Not only was Chalabi's
arch-rival-in-exile, Iyad Allawi, approved by the Iraqi
Governing Council (IGC) as prime minister, but neither
Chalabi nor any of his closest IGC associates,
especially finance minister Kamel al-Gailani - who is
accused of handing over much of Iraq's banking system to
Chalabi during his tenure - made it into the final
lineup.
"It looks like Chalabi is the big
loser," said one congressional aide who follows Iraq
closely. "And neo-con has become a dirty word up here,"
he added, referring to the Congress, where Republicans
have become increasingly restive as a result of recent
debacles in Iraq, including the scandal over the abuse
by US soldiers of Iraqi detainees and leaks that Chalabi
had been passing sensitive intelligence to Iran, and may
have done so for years.
"We need to restrain
what are growing US messianic instincts - a sort of
global social engineering where the United States feels
it is both entitled and obligated to promote democracy -
by force if necessary," said Senator Pat Roberts, a
conservative Kansas member of Bush's Republican Party
and chairman of the Senate Intelligence Committee, in a
speech last week that was understood here as a direct
shot at the neo-cons.
The neo-conservatives, a
key part of the coalition of hawks that dominated Bush's
post-September 11 foreign policy, were the first to
publicly call for Saddam Hussein's ouster, which they
saw as a way to transform the Arab world to make it more
hospitable to Western values, US interests and Israel's
territorial ambitions.
Since the latter part of
the 1990s, when they led the charge in Congress for the
1998 Iraq Liberation Act, Chalabi and his Iraqi National
Congress (INC) was their chosen instrument to achieve
that transformation.
While no neo-cons were
appointed to cabinet-level positions under Bush, they
obtained top posts in the offices of Defense Secretary
Donald Rumsfeld - where Paul Wolfowitz was named deputy
defense secretary and Douglas Feith under secretary for
policy - and Vice President Dick Cheney, whose chief of
staff and national security adviser was I Lewis
"Scooter" Libby.
On the White House National
Security Council staff, they were able to place former
Iran-Contra figure Elliott Abrams and Robert Joseph in
key positions dealing with the Middle East and arms
proliferation, respectively.
Rumsfeld's Defense
Policy Board (DPB) was dominated by neo-cons, notably
its former chairman, Richard Perle, former CIA chief
James Woolsey, former arms-control negotiator Kenneth
Adelman and military historian Eliot Cohen.
Neo-cons, more than any other group, pushed
hardest for war in Iraq after September 11 and
predicted, backed up by Chalabi's assurances, that the
conflict would be, among other things, a "cakewalk" and
that US troops would be greeted with "flowers and
sweets".
Within the administration, the
neo-cons, again relying heavily on Chalabi's INC,
developed their own intelligence analyses to bolster the
notion of a link between former Iraqi president Saddam
Hussein and the al-Qaeda terrorist group, and
exaggerated Saddam's alleged weapons of mass destruction
to provide a more credible pretext for war.

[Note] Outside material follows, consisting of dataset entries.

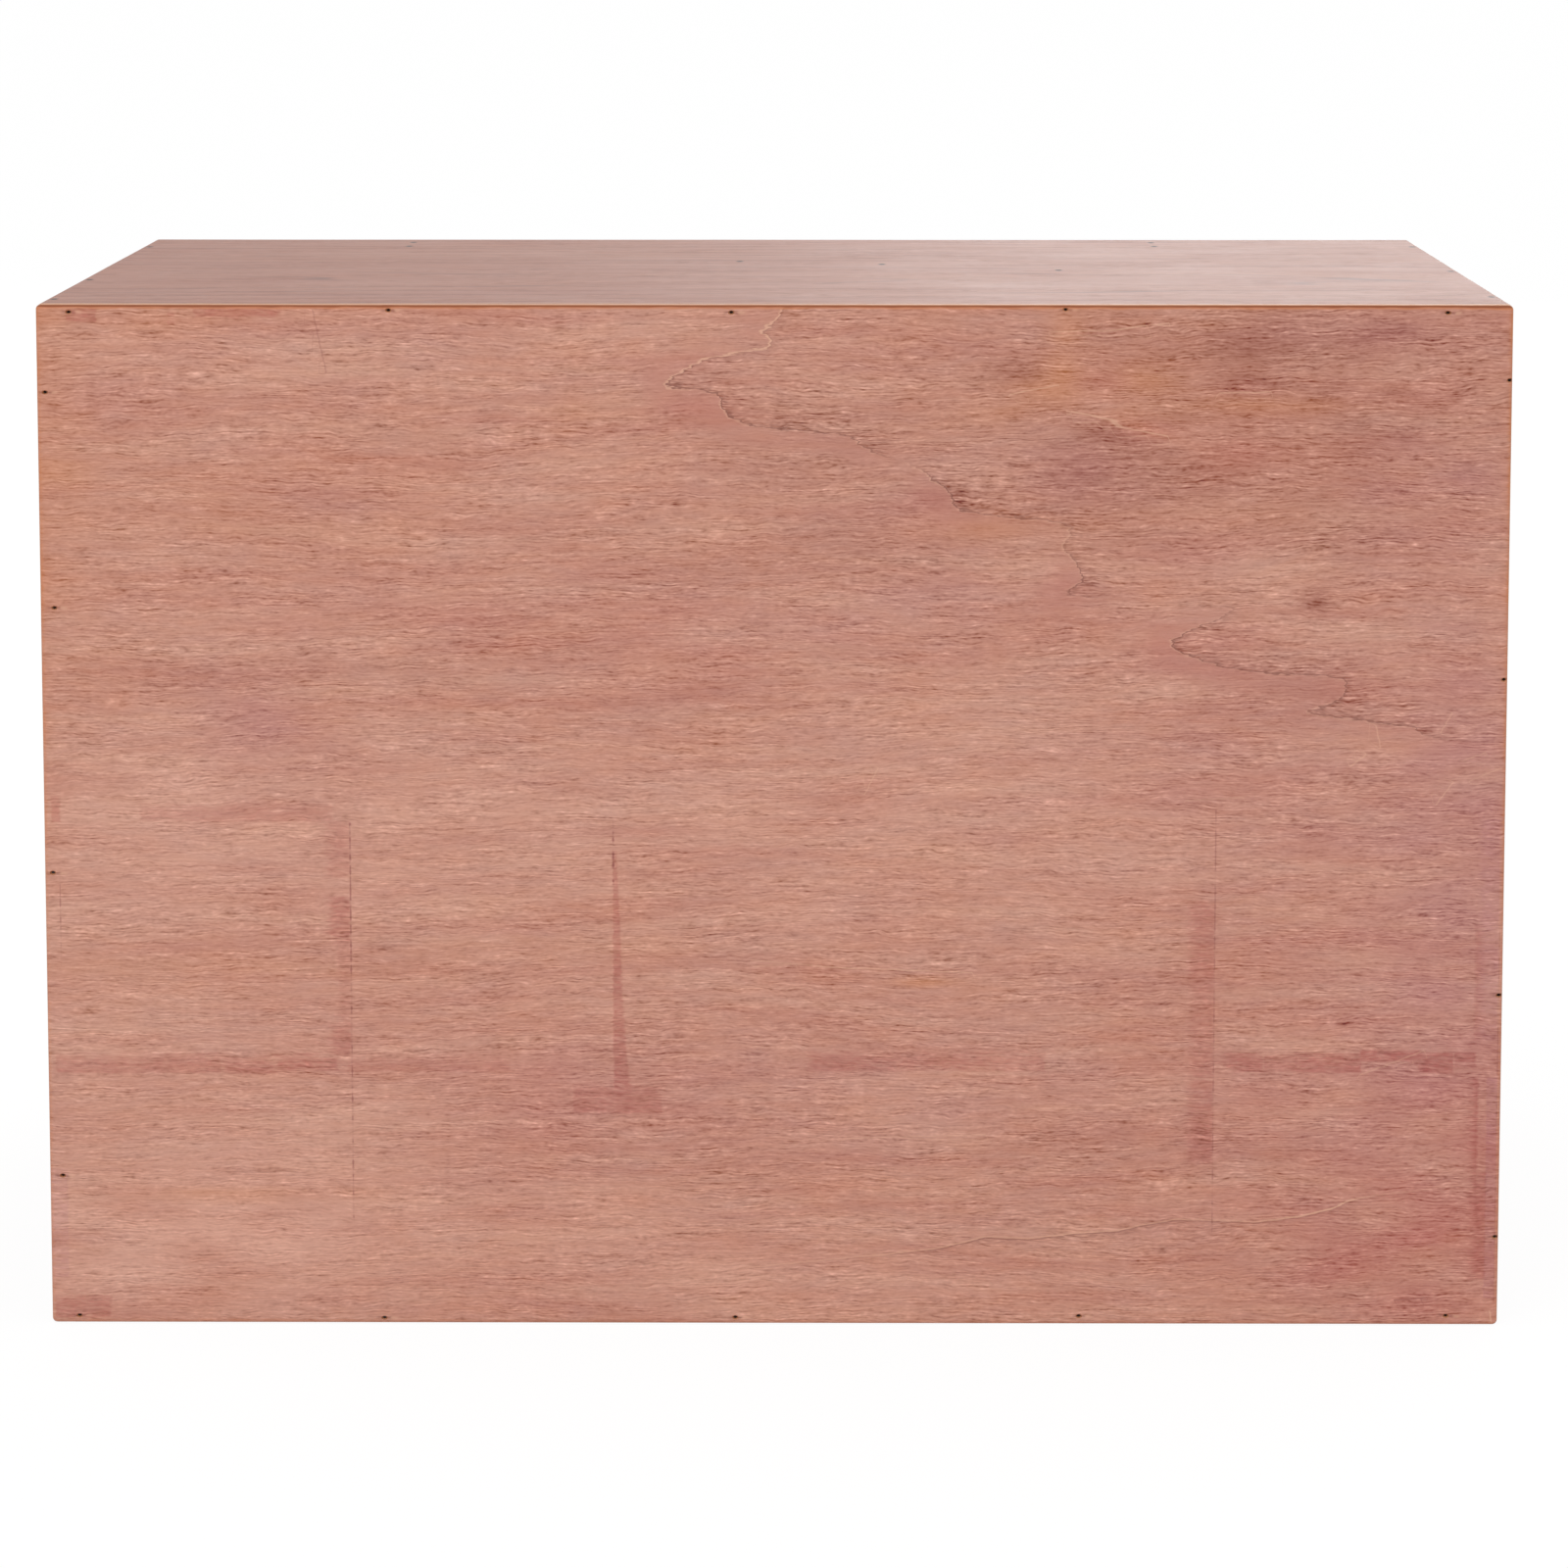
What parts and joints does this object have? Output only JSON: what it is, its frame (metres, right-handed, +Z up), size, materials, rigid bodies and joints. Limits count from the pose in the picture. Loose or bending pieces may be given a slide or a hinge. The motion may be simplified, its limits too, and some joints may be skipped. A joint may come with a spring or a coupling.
{
  "type": "desk drawer organizer",
  "caption": "Desktop organizer of thin stained boards: two rows of small sliding drawers with turned knobs under open cubbies and upright letter slots.",
  "frame": {"origin": "on the desk, under the middle of the whole object's outer box, knobs included", "axes": "+Z up; -Y is the front, the way the drawers open; +X is to the right when seen from the front"},
  "size_m": [0.432, 0.3204, 0.305],
  "materials": {
    "stained_wood": "satin",
    "stained_back": "satin",
    "bare_wood": "unfinished",
    "brass": "aged satin",
    "steel": "plain"
  },
  "bodies": {
    "case": {"bottom_panel": "stained_wood", "top_panel": "stained_wood", "back_panel": "stained_back", "left_side": "stained_wood", "right_side": "stained_wood", "left_partition": "stained_wood", "right_partition": "stained_wood", "left_lower_shelf": "stained_wood", "left_upper_shelf": "stained_wood", "centre_lower_shelf": "stained_wood", "centre_upper_shelf": "stained_wood", "right_lower_shelf": "stained_wood", "right_upper_shelf": "stained_wood", "left_upright": "stained_wood", "middle_upright": "stained_wood", "right_upright": "stained_wood"},
    "left_lower_drawer": {"left_lower_drawer_front": "stained_wood", "left_lower_drawer_left_side": "bare_wood", "left_lower_drawer_right_side": "bare_wood", "left_lower_drawer_back": "bare_wood", "left_lower_drawer_base": "bare_wood", "left_lower_drawer_knob": "brass", "left_lower_drawer_knob_screw": "steel"},
    "left_upper_drawer": {"left_upper_drawer_front": "stained_wood", "left_upper_drawer_left_side": "bare_wood", "left_upper_drawer_right_side": "bare_wood", "left_upper_drawer_back": "bare_wood", "left_upper_drawer_base": "bare_wood", "left_upper_drawer_knob": "brass", "left_upper_drawer_knob_screw": "steel"},
    "centre_lower_drawer": {"centre_lower_drawer_front": "stained_wood", "centre_lower_drawer_left_side": "bare_wood", "centre_lower_drawer_right_side": "bare_wood", "centre_lower_drawer_back": "bare_wood", "centre_lower_drawer_base": "bare_wood", "centre_lower_drawer_knob": "brass", "centre_lower_drawer_knob_screw": "steel"},
    "centre_upper_drawer": {"centre_upper_drawer_front": "stained_wood", "centre_upper_drawer_left_side": "bare_wood", "centre_upper_drawer_right_side": "bare_wood", "centre_upper_drawer_back": "bare_wood", "centre_upper_drawer_base": "bare_wood", "centre_upper_drawer_knob": "brass", "centre_upper_drawer_knob_screw": "steel"},
    "right_lower_drawer": {"right_lower_drawer_front": "stained_wood", "right_lower_drawer_left_side": "bare_wood", "right_lower_drawer_right_side": "bare_wood", "right_lower_drawer_back": "bare_wood", "right_lower_drawer_base": "bare_wood", "right_lower_drawer_knob": "brass", "right_lower_drawer_knob_screw": "steel"},
    "right_upper_drawer": {"right_upper_drawer_front": "stained_wood", "right_upper_drawer_left_side": "bare_wood", "right_upper_drawer_right_side": "bare_wood", "right_upper_drawer_back": "bare_wood", "right_upper_drawer_base": "bare_wood", "right_upper_drawer_knob": "brass", "right_upper_drawer_knob_screw": "steel"}
  },
  "joints": [
    {"name": "left_lower_drawer_slide", "type": "slide", "parent": "case", "child": "left_lower_drawer", "axis": [0, -1, 0], "range_m": [0, 0.215]},
    {"name": "left_upper_drawer_slide", "type": "slide", "parent": "case", "child": "left_upper_drawer", "axis": [0, -1, 0], "range_m": [0, 0.215]},
    {"name": "centre_lower_drawer_slide", "type": "slide", "parent": "case", "child": "centre_lower_drawer", "axis": [0, -1, 0], "range_m": [0, 0.215]},
    {"name": "centre_upper_drawer_slide", "type": "slide", "parent": "case", "child": "centre_upper_drawer", "axis": [0, -1, 0], "range_m": [0, 0.215]},
    {"name": "right_lower_drawer_slide", "type": "slide", "parent": "case", "child": "right_lower_drawer", "axis": [0, -1, 0], "range_m": [0, 0.215]},
    {"name": "right_upper_drawer_slide", "type": "slide", "parent": "case", "child": "right_upper_drawer", "axis": [0, -1, 0], "range_m": [0, 0.215]}
  ]
}
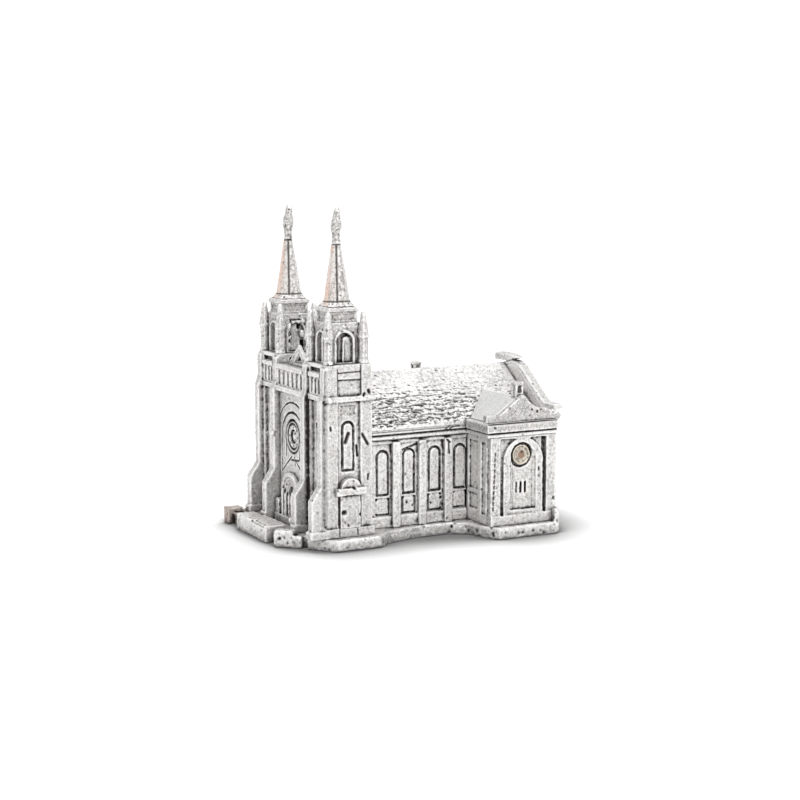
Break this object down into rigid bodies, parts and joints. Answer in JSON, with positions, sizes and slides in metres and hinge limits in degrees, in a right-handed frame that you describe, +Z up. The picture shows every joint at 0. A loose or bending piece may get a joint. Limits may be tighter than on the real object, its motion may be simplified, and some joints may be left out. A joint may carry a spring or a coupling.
{
  "type": "miniature landmark model",
  "caption": "Small cast-metal souvenir of a church with twin spired towers, a shingled nave roof and two gabled transepts, standing on a flat lobed base.",
  "frame": {"origin": "middle of the underside of the base, halfway along the length and across the width", "axes": "+Z up along the spires, -Y is the front with the two towers and the door, +X is the viewer's right when facing the front"},
  "size_m": [0.043, 0.055, 0.06],
  "materials": {
    "wall_pewter": "soft as-cast pewter with a satin sheen and dark patina left in the recesses",
    "base_pewter": "soft as-cast pewter with a satin sheen and dark patina left in the recesses, browner towards its left end",
    "roof_pewter": "bright worn pewter with dark pits between the shingles",
    "spire_pewter": "as-cast pewter with a faint copper tarnish",
    "rosette_pewter": "pewter with a faint brassy tarnish"
  },
  "bodies": {
    "root": {"base_plate": "base_pewter", "belfry_left": "wall_pewter", "belfry_right": "wall_pewter", "entrance_doors": "wall_pewter", "entrance_porch": "wall_pewter", "entrance_steps": "base_pewter", "facade_gable": "wall_pewter", "facade_wall": "wall_pewter", "gallery_deck": "wall_pewter", "gallery_screen_centre": "wall_pewter", "gallery_screen_left": "wall_pewter", "gallery_screen_right": "wall_pewter", "nave_front_wall": "wall_pewter", "nave_roof_left": "roof_pewter", "nave_roof_right": "roof_pewter", "nave_wall_left": "wall_pewter", "nave_wall_right": "wall_pewter", "pinnacle_left_front_inner": "wall_pewter", "pinnacle_left_front_outer": "wall_pewter", "pinnacle_left_rear_inner": "wall_pewter", "pinnacle_left_rear_outer": "wall_pewter", "pinnacle_right_front_inner": "wall_pewter", "pinnacle_right_front_outer": "wall_pewter", "pinnacle_right_rear_inner": "wall_pewter", "pinnacle_right_rear_outer": "wall_pewter", "rear_capstone": "wall_pewter", "rear_coping_left": "wall_pewter", "rear_coping_right": "wall_pewter", "rear_gable_wall": "wall_pewter", "rose_window": "wall_pewter", "spire_finial_left": "spire_pewter", "spire_finial_right": "spire_pewter", "spire_left": "spire_pewter", "spire_right": "spire_pewter", "tower_porch_left": "wall_pewter", "tower_porch_right": "wall_pewter", "tower_shaft_left": "wall_pewter", "tower_shaft_right": "wall_pewter", "transept_bellcote_left": "wall_pewter", "transept_bellcote_right": "wall_pewter", "transept_end_wall_left": "wall_pewter", "transept_end_wall_right": "wall_pewter", "transept_entablature_left": "wall_pewter", "transept_entablature_right": "wall_pewter", "transept_front_wall_left": "wall_pewter", "transept_front_wall_right": "wall_pewter", "transept_pediment_left": "wall_pewter", "transept_pediment_right": "wall_pewter", "transept_rear_wall_left": "wall_pewter", "transept_rear_wall_right": "wall_pewter", "transept_roof_left": "wall_pewter", "transept_roof_right": "wall_pewter", "transept_rosette_left": "rosette_pewter", "transept_rosette_right": "rosette_pewter"}
  },
  "joints": []
}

Their friends on the DPB and in the media then
stoked the public's fears about these threats through
frequent appearances on television and a barrage of
newspaper columns and magazine articles.
While
analysts and regional experts at the CIA and the State
Department, which had dropped Chalabi as a fraud and a
con-man in the mid-1990s, tried to resist the
juggernaut, they were consistently outflanked by the
neo-cons, whose influence and ability to circumvent the
professionals was greatly enhanced by their access to
Rumsfeld and Cheney, who served as their champions in
the White House and with Bush personally.
Their
influence reached its zenith in early April when Chalabi
and 700 of his paid INC troops were airlifted by the
Pentagon to the southern city of Nassariya on Cheney's
authority against Bush's stated policy that Washington
would not favor one Iraqi faction over another. Bush's
own national security adviser, Condoleezza Rice,
professed surprise when informed of the move by
reporters.
While they were still riding high as
US troops consolidated their control of Iraq, the
neo-cons' star began to wane already last August when it
became clear that their and Chalabi's predictions about
a grateful Iraqi populace were about as well-founded as
their certainties about Saddam's ties to al-Qaeda and
his weapons stockpiles.
Sensing trouble ahead,
Rice asked former ambassador to India, Robert Blackwill,
to return to the White House, where he had been her boss
during the presidency of George H W Bush, the current
leader's father (1989-93). By October, she and he had
formed an inter-agency Iraq Stabilization Group that
gradually wrested control of Iraq policy from the
Pentagon.
It was a process in which Coalition
Provisional Authority chief L Paul Bremer, who had come
to detest Chalabi and his neo-con backers in Baghdad and
Washington, was an enthusiastic participant and which
was effectively completed with the announcement late
last month that the State Department was taking over the
US$14 billion in reconstruction money for Iraq that the
Pentagon had not yet spent.
In the past month,
the neo-con retreat has turned into a rout, particularly
as reports of Chalabi's coziness with Iran gained
currency and, just as important, senior military
officers indicated that a military victory over the
Iraqi insurgency was not possible.
The public
attention given to a blistering attack on the neo-cons
by the former chief of the US Central Command, General
Anthony Zinni, on the popular television program 60
Minutes, also demonstrated that the media, ever
cautious about taking on powerful figures, now saw them
as fair game.
When Perle, Woolsey and several
other neo-cons visited Rice at the White House on May 1
to protest the shoddy treatment Chalabi was receiving at
the hands of the CIA, Bremer and the State Department,
participants said she thanked them for their views and
offered nothing more. Neither Rumsfeld nor Cheney nor
any of their neo-con aides attended.